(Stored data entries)
______

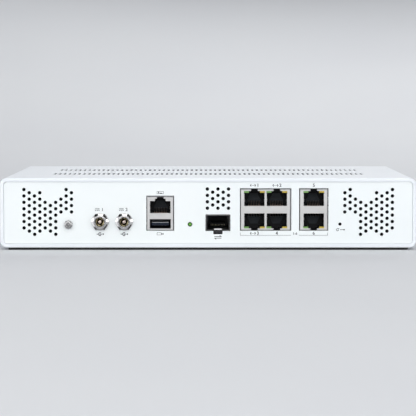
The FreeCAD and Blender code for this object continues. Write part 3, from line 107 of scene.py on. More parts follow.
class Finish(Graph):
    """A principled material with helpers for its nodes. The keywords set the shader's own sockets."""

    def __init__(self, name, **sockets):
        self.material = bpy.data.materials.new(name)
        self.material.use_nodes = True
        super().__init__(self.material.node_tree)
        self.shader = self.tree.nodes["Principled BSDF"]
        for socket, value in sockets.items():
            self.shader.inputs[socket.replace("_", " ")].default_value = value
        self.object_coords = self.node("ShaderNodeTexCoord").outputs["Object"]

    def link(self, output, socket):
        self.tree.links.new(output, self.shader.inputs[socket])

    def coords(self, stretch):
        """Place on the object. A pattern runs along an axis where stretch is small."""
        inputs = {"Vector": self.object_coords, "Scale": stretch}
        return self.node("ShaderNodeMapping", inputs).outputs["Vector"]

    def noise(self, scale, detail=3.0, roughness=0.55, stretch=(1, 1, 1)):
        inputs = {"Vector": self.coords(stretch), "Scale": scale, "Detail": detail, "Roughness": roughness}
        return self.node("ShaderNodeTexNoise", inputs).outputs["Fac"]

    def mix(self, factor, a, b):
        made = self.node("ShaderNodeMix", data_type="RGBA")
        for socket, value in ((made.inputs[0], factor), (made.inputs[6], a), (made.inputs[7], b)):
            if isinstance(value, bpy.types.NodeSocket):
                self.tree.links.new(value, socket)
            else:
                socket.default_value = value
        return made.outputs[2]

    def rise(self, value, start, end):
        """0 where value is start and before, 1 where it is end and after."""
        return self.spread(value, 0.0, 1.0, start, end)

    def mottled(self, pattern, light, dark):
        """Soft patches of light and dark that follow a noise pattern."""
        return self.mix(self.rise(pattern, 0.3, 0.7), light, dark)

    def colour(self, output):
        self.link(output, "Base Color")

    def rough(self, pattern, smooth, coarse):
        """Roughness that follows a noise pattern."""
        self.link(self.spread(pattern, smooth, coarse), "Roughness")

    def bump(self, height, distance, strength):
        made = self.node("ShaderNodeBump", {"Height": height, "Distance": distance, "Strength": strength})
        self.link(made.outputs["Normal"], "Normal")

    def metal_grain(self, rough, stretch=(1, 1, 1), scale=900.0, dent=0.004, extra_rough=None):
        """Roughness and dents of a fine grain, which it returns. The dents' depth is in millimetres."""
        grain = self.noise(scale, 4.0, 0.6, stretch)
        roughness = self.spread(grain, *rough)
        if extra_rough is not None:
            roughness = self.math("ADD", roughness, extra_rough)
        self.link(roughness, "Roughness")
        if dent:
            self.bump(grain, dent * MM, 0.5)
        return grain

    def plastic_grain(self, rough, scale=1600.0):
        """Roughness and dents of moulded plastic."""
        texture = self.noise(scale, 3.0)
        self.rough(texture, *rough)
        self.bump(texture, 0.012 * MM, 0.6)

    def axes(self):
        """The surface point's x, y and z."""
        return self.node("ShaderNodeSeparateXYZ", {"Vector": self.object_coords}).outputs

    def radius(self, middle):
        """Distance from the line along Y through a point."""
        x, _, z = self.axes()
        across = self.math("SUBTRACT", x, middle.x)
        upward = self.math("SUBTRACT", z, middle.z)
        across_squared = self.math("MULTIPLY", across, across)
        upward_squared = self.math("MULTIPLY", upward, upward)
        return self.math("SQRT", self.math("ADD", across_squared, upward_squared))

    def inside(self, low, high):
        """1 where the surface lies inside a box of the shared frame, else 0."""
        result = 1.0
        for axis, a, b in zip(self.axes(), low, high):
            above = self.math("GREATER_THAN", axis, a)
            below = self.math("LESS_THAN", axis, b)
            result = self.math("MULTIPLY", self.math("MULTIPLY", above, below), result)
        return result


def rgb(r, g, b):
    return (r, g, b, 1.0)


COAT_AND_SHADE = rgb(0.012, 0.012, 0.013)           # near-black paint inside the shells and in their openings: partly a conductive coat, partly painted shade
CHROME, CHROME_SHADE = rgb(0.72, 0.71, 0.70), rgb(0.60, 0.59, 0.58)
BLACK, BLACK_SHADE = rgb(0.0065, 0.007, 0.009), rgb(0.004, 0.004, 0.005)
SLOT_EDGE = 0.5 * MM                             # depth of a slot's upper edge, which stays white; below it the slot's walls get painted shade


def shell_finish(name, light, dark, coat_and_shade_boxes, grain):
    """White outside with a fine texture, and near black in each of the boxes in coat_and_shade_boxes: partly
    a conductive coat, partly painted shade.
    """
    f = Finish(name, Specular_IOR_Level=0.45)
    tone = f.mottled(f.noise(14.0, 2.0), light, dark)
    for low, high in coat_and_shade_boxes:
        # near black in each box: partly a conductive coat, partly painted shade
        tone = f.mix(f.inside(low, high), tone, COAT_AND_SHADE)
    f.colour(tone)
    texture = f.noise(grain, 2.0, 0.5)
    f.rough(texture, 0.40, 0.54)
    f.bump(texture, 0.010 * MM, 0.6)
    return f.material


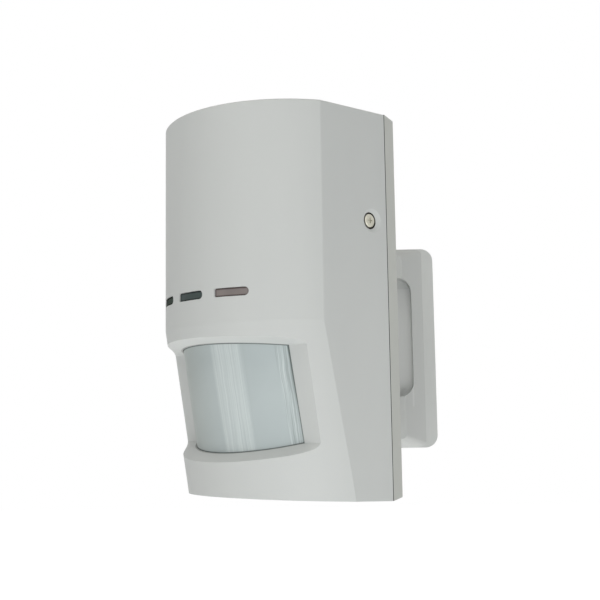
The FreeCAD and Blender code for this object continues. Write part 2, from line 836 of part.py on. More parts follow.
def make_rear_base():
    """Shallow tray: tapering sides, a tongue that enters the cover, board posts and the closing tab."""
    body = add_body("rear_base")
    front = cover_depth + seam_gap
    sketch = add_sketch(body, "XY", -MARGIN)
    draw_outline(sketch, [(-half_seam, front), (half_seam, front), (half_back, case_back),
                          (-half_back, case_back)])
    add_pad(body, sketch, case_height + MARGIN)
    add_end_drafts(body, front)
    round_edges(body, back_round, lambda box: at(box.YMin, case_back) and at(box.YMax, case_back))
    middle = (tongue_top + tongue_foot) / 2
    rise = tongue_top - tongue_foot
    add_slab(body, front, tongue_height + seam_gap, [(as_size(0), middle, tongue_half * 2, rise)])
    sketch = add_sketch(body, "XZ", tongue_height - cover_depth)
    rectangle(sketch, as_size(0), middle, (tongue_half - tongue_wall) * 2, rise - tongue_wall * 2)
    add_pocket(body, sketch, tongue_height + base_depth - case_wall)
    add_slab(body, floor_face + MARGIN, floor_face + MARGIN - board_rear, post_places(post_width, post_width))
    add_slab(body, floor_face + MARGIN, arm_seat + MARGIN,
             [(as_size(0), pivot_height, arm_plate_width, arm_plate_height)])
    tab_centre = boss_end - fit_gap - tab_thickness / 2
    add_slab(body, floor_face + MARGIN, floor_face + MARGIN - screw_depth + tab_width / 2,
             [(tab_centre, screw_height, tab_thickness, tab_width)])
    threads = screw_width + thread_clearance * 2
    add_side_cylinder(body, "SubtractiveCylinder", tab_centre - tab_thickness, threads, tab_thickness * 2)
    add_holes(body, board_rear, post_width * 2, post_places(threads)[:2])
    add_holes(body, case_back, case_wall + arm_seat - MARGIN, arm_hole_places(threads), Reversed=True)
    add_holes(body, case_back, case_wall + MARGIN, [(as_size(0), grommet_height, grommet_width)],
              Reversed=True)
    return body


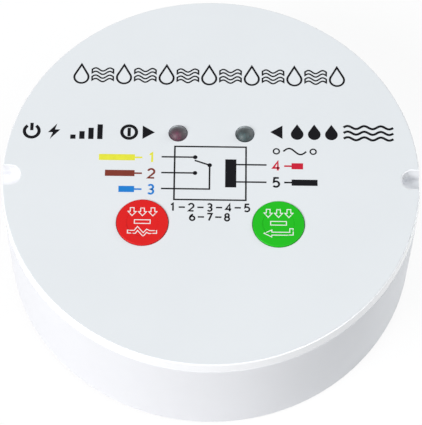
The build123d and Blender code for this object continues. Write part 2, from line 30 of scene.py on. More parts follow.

______

- [Exercise directions]: Return each line of the data exactly as written above.

- [Exercise output]:
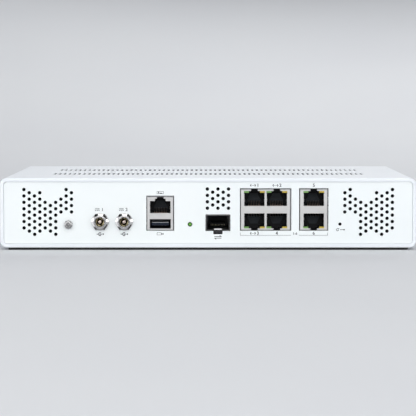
The FreeCAD and Blender code for this object continues. Write part 3, from line 107 of scene.py on. More parts follow.
class Finish(Graph):
    """A principled material with helpers for its nodes. The keywords set the shader's own sockets."""

    def __init__(self, name, **sockets):
        self.material = bpy.data.materials.new(name)
        self.material.use_nodes = True
        super().__init__(self.material.node_tree)
        self.shader = self.tree.nodes["Principled BSDF"]
        for socket, value in sockets.items():
            self.shader.inputs[socket.replace("_", " ")].default_value = value
        self.object_coords = self.node("ShaderNodeTexCoord").outputs["Object"]

    def link(self, output, socket):
        self.tree.links.new(output, self.shader.inputs[socket])

    def coords(self, stretch):
        """Place on the object. A pattern runs along an axis where stretch is small."""
        inputs = {"Vector": self.object_coords, "Scale": stretch}
        return self.node("ShaderNodeMapping", inputs).outputs["Vector"]

    def noise(self, scale, detail=3.0, roughness=0.55, stretch=(1, 1, 1)):
        inputs = {"Vector": self.coords(stretch), "Scale": scale, "Detail": detail, "Roughness": roughness}
        return self.node("ShaderNodeTexNoise", inputs).outputs["Fac"]

    def mix(self, factor, a, b):
        made = self.node("ShaderNodeMix", data_type="RGBA")
        for socket, value in ((made.inputs[0], factor), (made.inputs[6], a), (made.inputs[7], b)):
            if isinstance(value, bpy.types.NodeSocket):
                self.tree.links.new(value, socket)
            else:
                socket.default_value = value
        return made.outputs[2]

    def rise(self, value, start, end):
        """0 where value is start and before, 1 where it is end and after."""
        return self.spread(value, 0.0, 1.0, start, end)

    def mottled(self, pattern, light, dark):
        """Soft patches of light and dark that follow a noise pattern."""
        return self.mix(self.rise(pattern, 0.3, 0.7), light, dark)

    def colour(self, output):
        self.link(output, "Base Color")

    def rough(self, pattern, smooth, coarse):
        """Roughness that follows a noise pattern."""
        self.link(self.spread(pattern, smooth, coarse), "Roughness")

    def bump(self, height, distance, strength):
        made = self.node("ShaderNodeBump", {"Height": height, "Distance": distance, "Strength": strength})
        self.link(made.outputs["Normal"], "Normal")

    def metal_grain(self, rough, stretch=(1, 1, 1), scale=900.0, dent=0.004, extra_rough=None):
        """Roughness and dents of a fine grain, which it returns. The dents' depth is in millimetres."""
        grain = self.noise(scale, 4.0, 0.6, stretch)
        roughness = self.spread(grain, *rough)
        if extra_rough is not None:
            roughness = self.math("ADD", roughness, extra_rough)
        self.link(roughness, "Roughness")
        if dent:
            self.bump(grain, dent * MM, 0.5)
        return grain

    def plastic_grain(self, rough, scale=1600.0):
        """Roughness and dents of moulded plastic."""
        texture = self.noise(scale, 3.0)
        self.rough(texture, *rough)
        self.bump(texture, 0.012 * MM, 0.6)

    def axes(self):
        """The surface point's x, y and z."""
        return self.node("ShaderNodeSeparateXYZ", {"Vector": self.object_coords}).outputs

    def radius(self, middle):
        """Distance from the line along Y through a point."""
        x, _, z = self.axes()
        across = self.math("SUBTRACT", x, middle.x)
        upward = self.math("SUBTRACT", z, middle.z)
        across_squared = self.math("MULTIPLY", across, across)
        upward_squared = self.math("MULTIPLY", upward, upward)
        return self.math("SQRT", self.math("ADD", across_squared, upward_squared))

    def inside(self, low, high):
        """1 where the surface lies inside a box of the shared frame, else 0."""
        result = 1.0
        for axis, a, b in zip(self.axes(), low, high):
            above = self.math("GREATER_THAN", axis, a)
            below = self.math("LESS_THAN", axis, b)
            result = self.math("MULTIPLY", self.math("MULTIPLY", above, below), result)
        return result


def rgb(r, g, b):
    return (r, g, b, 1.0)


COAT_AND_SHADE = rgb(0.012, 0.012, 0.013)           # near-black paint inside the shells and in their openings: partly a conductive coat, partly painted shade
CHROME, CHROME_SHADE = rgb(0.72, 0.71, 0.70), rgb(0.60, 0.59, 0.58)
BLACK, BLACK_SHADE = rgb(0.0065, 0.007, 0.009), rgb(0.004, 0.004, 0.005)
SLOT_EDGE = 0.5 * MM                             # depth of a slot's upper edge, which stays white; below it the slot's walls get painted shade


def shell_finish(name, light, dark, coat_and_shade_boxes, grain):
    """White outside with a fine texture, and near black in each of the boxes in coat_and_shade_boxes: partly
    a conductive coat, partly painted shade.
    """
    f = Finish(name, Specular_IOR_Level=0.45)
    tone = f.mottled(f.noise(14.0, 2.0), light, dark)
    for low, high in coat_and_shade_boxes:
        # near black in each box: partly a conductive coat, partly painted shade
        tone = f.mix(f.inside(low, high), tone, COAT_AND_SHADE)
    f.colour(tone)
    texture = f.noise(grain, 2.0, 0.5)
    f.rough(texture, 0.40, 0.54)
    f.bump(texture, 0.010 * MM, 0.6)
    return f.material


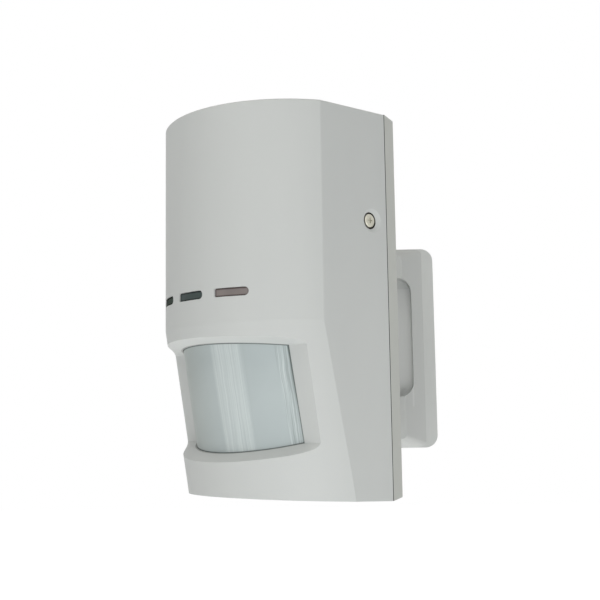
The FreeCAD and Blender code for this object continues. Write part 2, from line 836 of part.py on. More parts follow.
def make_rear_base():
    """Shallow tray: tapering sides, a tongue that enters the cover, board posts and the closing tab."""
    body = add_body("rear_base")
    front = cover_depth + seam_gap
    sketch = add_sketch(body, "XY", -MARGIN)
    draw_outline(sketch, [(-half_seam, front), (half_seam, front), (half_back, case_back),
                          (-half_back, case_back)])
    add_pad(body, sketch, case_height + MARGIN)
    add_end_drafts(body, front)
    round_edges(body, back_round, lambda box: at(box.YMin, case_back) and at(box.YMax, case_back))
    middle = (tongue_top + tongue_foot) / 2
    rise = tongue_top - tongue_foot
    add_slab(body, front, tongue_height + seam_gap, [(as_size(0), middle, tongue_half * 2, rise)])
    sketch = add_sketch(body, "XZ", tongue_height - cover_depth)
    rectangle(sketch, as_size(0), middle, (tongue_half - tongue_wall) * 2, rise - tongue_wall * 2)
    add_pocket(body, sketch, tongue_height + base_depth - case_wall)
    add_slab(body, floor_face + MARGIN, floor_face + MARGIN - board_rear, post_places(post_width, post_width))
    add_slab(body, floor_face + MARGIN, arm_seat + MARGIN,
             [(as_size(0), pivot_height, arm_plate_width, arm_plate_height)])
    tab_centre = boss_end - fit_gap - tab_thickness / 2
    add_slab(body, floor_face + MARGIN, floor_face + MARGIN - screw_depth + tab_width / 2,
             [(tab_centre, screw_height, tab_thickness, tab_width)])
    threads = screw_width + thread_clearance * 2
    add_side_cylinder(body, "SubtractiveCylinder", tab_centre - tab_thickness, threads, tab_thickness * 2)
    add_holes(body, board_rear, post_width * 2, post_places(threads)[:2])
    add_holes(body, case_back, case_wall + arm_seat - MARGIN, arm_hole_places(threads), Reversed=True)
    add_holes(body, case_back, case_wall + MARGIN, [(as_size(0), grommet_height, grommet_width)],
              Reversed=True)
    return body


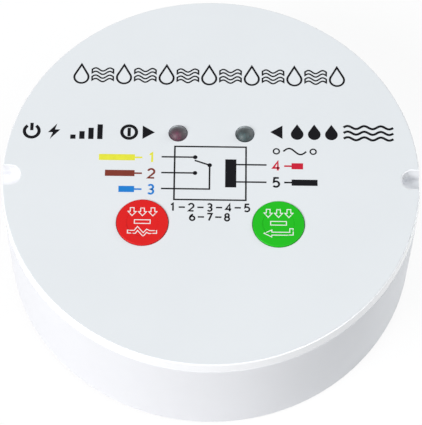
The build123d and Blender code for this object continues. Write part 2, from line 30 of scene.py on. More parts follow.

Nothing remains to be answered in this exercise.